● **Stored data**
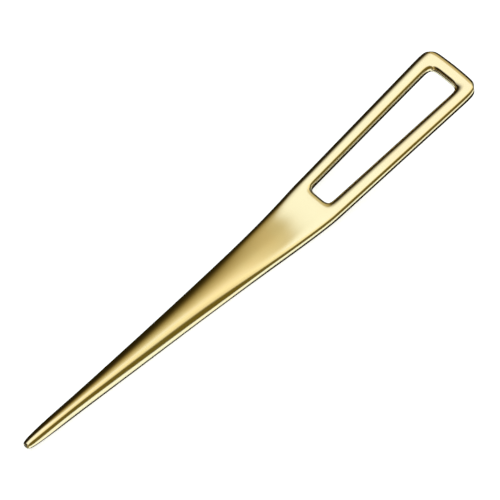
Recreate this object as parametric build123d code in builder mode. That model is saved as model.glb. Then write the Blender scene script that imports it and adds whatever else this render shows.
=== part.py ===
"""Letter opener: one solid casting, a tapered blade that bends up into a flat slotted handle.

+X runs from the tip to the handle and +Z is up. The blade lies along X and the handle rises from
the bend. The origin is the middle of the length and width, on the surface the opener rests on.
"""
import os
from math import cos, radians, sin

from build123d import *

# The blade's underside is ground flat by this much where the opener rests
land_depth = 0.1

# Blade sections, millimetres: distance from the tip, width, thickness, the radius that rounds
# the section's four edges, and how far the underside stands above the resting surface
tip = (0.0, 3.1, 3.0, 1.4, 2.2)
point = (10.0, 4.7, 4.4, 2.1, 1.1)
fore = (30.0, 6.2, 5.1, 2.4, 0.25)
belly = (60.0, 8.9, 5.6, 2.5, -land_depth)
neck = (90.0, 12.3, 5.3, 2.2, -land_depth)
root = (113.0, 15.1, 5.0, 1.9, -land_depth)
tip_end_radius = 1.2

# Bend
bend_angle = radians(12.2)
bend_length = 19.0
bend_width = 16.7
bend_thickness = 4.6
bend_edge_radius = 1.8

# Handle: a flat bar that widens towards its slightly bowed far end
handle_length = 68.3
handle_near_width = 18.2
handle_far_width = 22.85
handle_thickness = 4.3
handle_corner_radius = 4.2
end_bow = 0.5
edge_radius = 1.8

# Slot through the handle; its near end sits a little to one side
palm_length = 2.4
end_bar = 5.6
slot_near_width = 8.0
slot_far_width = 11.6
slot_near_shift = 0.3
slot_near_corner_radius = 1.6
slot_far_corner_radius = 2.4

# The edges are rounded as far as the walls around the slot allow
near_bar = (handle_near_width - slot_near_width) / 2 - slot_near_shift
far_bar = (handle_far_width - slot_far_width) / 2
thinnest_wall = min(handle_thickness, near_bar, far_bar, end_bar, 2 * palm_length)
largest_share = 0.45  # of a wall, for the rounding on each of its two sides
rounding = min(edge_radius, largest_share * thinnest_wall)

# The neutral line: straight in the blade, one arc in the bend, straight in the handle
blade_length, _, root_thickness, _, root_rise = root
bend_radius = bend_length / bend_angle
handle_start = blade_length + bend_radius * sin(bend_angle)
flat_half = handle_thickness / 2 - rounding
handle_reach = (handle_length - rounding) * cos(bend_angle) + flat_half * sin(bend_angle)
overall_length = handle_start + handle_reach + rounding
tip_x = -overall_length / 2


def blade_section(station):
    """Rounded section across the blade, standing on its underside."""
    distance, width, thickness, radius, rise = station
    centre = (tip_x + distance, 0, rise + thickness / 2)
    plane = Plane(origin=centre, x_dir=(0, 1, 0), z_dir=(1, 0, 0))
    with BuildSketch(plane, mode=Mode.PRIVATE) as section:
        RectangleRounded(width, thickness, radius)
    return section.sketch.face()


def bend_plane(angle):
    """Plane across the neutral line where the bend has turned by an angle."""
    x = tip_x + blade_length + bend_radius * sin(angle)
    z = root_rise + root_thickness / 2 + bend_radius * (1 - cos(angle))
    return Plane(origin=(x, 0, z), x_dir=(0, 1, 0), z_dir=(cos(angle), 0, sin(angle)))


# The handle's own plane: its X runs along the handle and its Z out of the upper face
joint_plane = bend_plane(bend_angle)
handle_plane = Plane(
    origin=joint_plane.origin,
    x_dir=joint_plane.z_dir,
    z_dir=(-sin(bend_angle), 0, cos(bend_angle)),
)
slot_end = handle_length - end_bar
corner_reach = handle_length - end_bow

with BuildPart() as opener_body:
    # Flat handle with rounded far corners
    with BuildSketch(handle_plane) as outline:
        with BuildLine():
            near_edge = Line((0, handle_near_width / 2), (0, -handle_near_width / 2))
            right_edge = Line(near_edge @ 1, (corner_reach, -handle_far_width / 2))
            left_edge = Line(near_edge @ 0, (corner_reach, handle_far_width / 2))
            ThreePointArc(right_edge @ 1, (handle_length, 0), left_edge @ 1)
        make_face()
        fillet(outline.vertices().group_by(Axis.X)[-1], handle_corner_radius)
    extrude(amount=handle_thickness / 2, both=True)

    # Slot, right through
    with BuildSketch(handle_plane) as slot:
        with BuildLine():
            Polyline(
                (palm_length, slot_near_shift - slot_near_width / 2),
                (slot_end, -slot_far_width / 2),
                (slot_end, slot_far_width / 2),
                (palm_length, slot_near_shift + slot_near_width / 2),
                close=True,
            )
        make_face()
        fillet(slot.vertices().group_by(Axis.X)[0], slot_near_corner_radius)
        fillet(slot.vertices().group_by(Axis.X)[-1], slot_far_corner_radius)
    extrude(amount=handle_thickness, both=True, mode=Mode.SUBTRACT)

    # Soft edges everywhere except across the face that the bend joins
    joint_face = opener_body.faces().sort_by(Axis.X)[0]
    flat_faces = opener_body.faces().filter_by(handle_plane)
    fillet(flat_faces.edges() - joint_face.edges(), rounding)

    # Bend and blade, lofted from the handle to the tip
    with BuildSketch(bend_plane(bend_angle / 2), mode=Mode.PRIVATE) as bend_section:
        RectangleRounded(bend_width, bend_thickness, bend_edge_radius)
    stations = [tip, point, fore, belly, neck, root]
    sections = [blade_section(station) for station in stations]
    joint_section = opener_body.faces().sort_by(Axis.X)[0]
    loft(sections=[*sections, bend_section.sketch.face(), joint_section])

    # Blunt, rounded tip
    tip_face = opener_body.faces().sort_by(Axis.X)[0]
    fillet(tip_face.edges(), tip_end_radius)

    # Narrow flat land under the blade
    split(bisect_by=Plane.XY, keep=Keep.TOP)

opener_body.part.label = "opener_body"
os.makedirs("parts", exist_ok=True)
export_step(opener_body.part, "parts/opener_body.step")
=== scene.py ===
"""Letter opener in polished brass: a tapered blade that bends up into a flat slotted handle.

+X runs from the tip to the handle and +Z is up. Sizes are in millimetres and become metres
where they reach Blender. Distances run along the metal, from the tip.
"""
from math import cos, radians, sin

import bmesh
import bpy
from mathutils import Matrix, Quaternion, Vector


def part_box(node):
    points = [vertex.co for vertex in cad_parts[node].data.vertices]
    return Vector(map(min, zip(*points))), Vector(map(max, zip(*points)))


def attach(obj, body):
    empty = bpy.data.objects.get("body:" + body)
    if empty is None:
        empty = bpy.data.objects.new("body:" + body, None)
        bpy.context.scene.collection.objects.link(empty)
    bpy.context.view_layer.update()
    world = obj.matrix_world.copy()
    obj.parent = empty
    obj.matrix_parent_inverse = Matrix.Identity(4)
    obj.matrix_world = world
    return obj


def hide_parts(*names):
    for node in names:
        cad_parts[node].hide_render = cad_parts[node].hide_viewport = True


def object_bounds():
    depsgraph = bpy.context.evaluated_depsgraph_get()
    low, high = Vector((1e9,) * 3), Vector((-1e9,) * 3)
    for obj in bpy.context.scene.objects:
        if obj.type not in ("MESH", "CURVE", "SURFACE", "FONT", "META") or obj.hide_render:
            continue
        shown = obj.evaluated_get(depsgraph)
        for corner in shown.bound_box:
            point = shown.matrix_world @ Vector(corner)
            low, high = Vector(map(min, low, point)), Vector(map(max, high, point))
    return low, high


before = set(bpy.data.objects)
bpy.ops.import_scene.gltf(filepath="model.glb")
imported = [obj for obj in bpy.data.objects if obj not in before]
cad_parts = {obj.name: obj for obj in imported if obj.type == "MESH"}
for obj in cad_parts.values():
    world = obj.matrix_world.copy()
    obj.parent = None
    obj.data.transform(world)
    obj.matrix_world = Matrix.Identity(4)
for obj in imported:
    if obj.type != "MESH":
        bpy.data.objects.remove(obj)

cad_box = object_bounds()
mm = 0.001

# Blade sections: distance, width, thickness and how far the middle stands above the neutral line
blade_stations = [
    (0.0, 1.7, 1.5, 0.95),
    (0.35, 2.5, 2.4, 0.95),
    (1.3, 3.2, 3.2, 0.92),
    (4.0, 3.85, 3.8, 0.86),
    (10.0, 4.6, 4.5, 0.9),
    (17.0, 5.05, 4.9, 0.7),
    (25.0, 5.6, 5.25, 0.5),
    (35.0, 6.5, 5.5, 0.33),
    (45.0, 7.45, 5.6, 0.22),
    (55.0, 8.4, 5.7, 0.13),
    (65.0, 9.35, 5.75, 0.12),
    (75.0, 10.35, 5.7, 0.1),
    (85.0, 11.45, 5.55, 0.04),
    (93.0, 12.35, 5.4, 0.0),
    (100.0, 13.2, 5.2, -0.03),
    (106.0, 14.0, 4.9, -0.03),
    (112.0, 14.9, 4.6, 0.0),
    (118.0, 15.85, 4.4, 0.0),
    (124.0, 16.9, 4.3, 0.0),
    (129.0, 17.75, 4.3, 0.0),
]
flattening_start, flattening_end = 75.0, 131.0  # where the oval blade turns into the flat bar
oval_step = radians(20)  # between the columns of the oval
hoop_gain = 1.0205  # a smoothed oval lies this much inside its corners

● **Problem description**
Extract from the listing above the lines between the line containing "# Narrow flat land under the blade" and the line containing "before = set(bpy.data.objects)", keeping both of those lines. Output nothing else.

● **Reply**
    # Narrow flat land under the blade
    split(bisect_by=Plane.XY, keep=Keep.TOP)

opener_body.part.label = "opener_body"
os.makedirs("parts", exist_ok=True)
export_step(opener_body.part, "parts/opener_body.step")
=== scene.py ===
"""Letter opener in polished brass: a tapered blade that bends up into a flat slotted handle.

+X runs from the tip to the handle and +Z is up. Sizes are in millimetres and become metres
where they reach Blender. Distances run along the metal, from the tip.
"""
from math import cos, radians, sin

import bmesh
import bpy
from mathutils import Matrix, Quaternion, Vector


def part_box(node):
    points = [vertex.co for vertex in cad_parts[node].data.vertices]
    return Vector(map(min, zip(*points))), Vector(map(max, zip(*points)))


def attach(obj, body):
    empty = bpy.data.objects.get("body:" + body)
    if empty is None:
        empty = bpy.data.objects.new("body:" + body, None)
        bpy.context.scene.collection.objects.link(empty)
    bpy.context.view_layer.update()
    world = obj.matrix_world.copy()
    obj.parent = empty
    obj.matrix_parent_inverse = Matrix.Identity(4)
    obj.matrix_world = world
    return obj


def hide_parts(*names):
    for node in names:
        cad_parts[node].hide_render = cad_parts[node].hide_viewport = True


def object_bounds():
    depsgraph = bpy.context.evaluated_depsgraph_get()
    low, high = Vector((1e9,) * 3), Vector((-1e9,) * 3)
    for obj in bpy.context.scene.objects:
        if obj.type not in ("MESH", "CURVE", "SURFACE", "FONT", "META") or obj.hide_render:
            continue
        shown = obj.evaluated_get(depsgraph)
        for corner in shown.bound_box:
            point = shown.matrix_world @ Vector(corner)
            low, high = Vector(map(min, low, point)), Vector(map(max, high, point))
    return low, high


before = set(bpy.data.objects)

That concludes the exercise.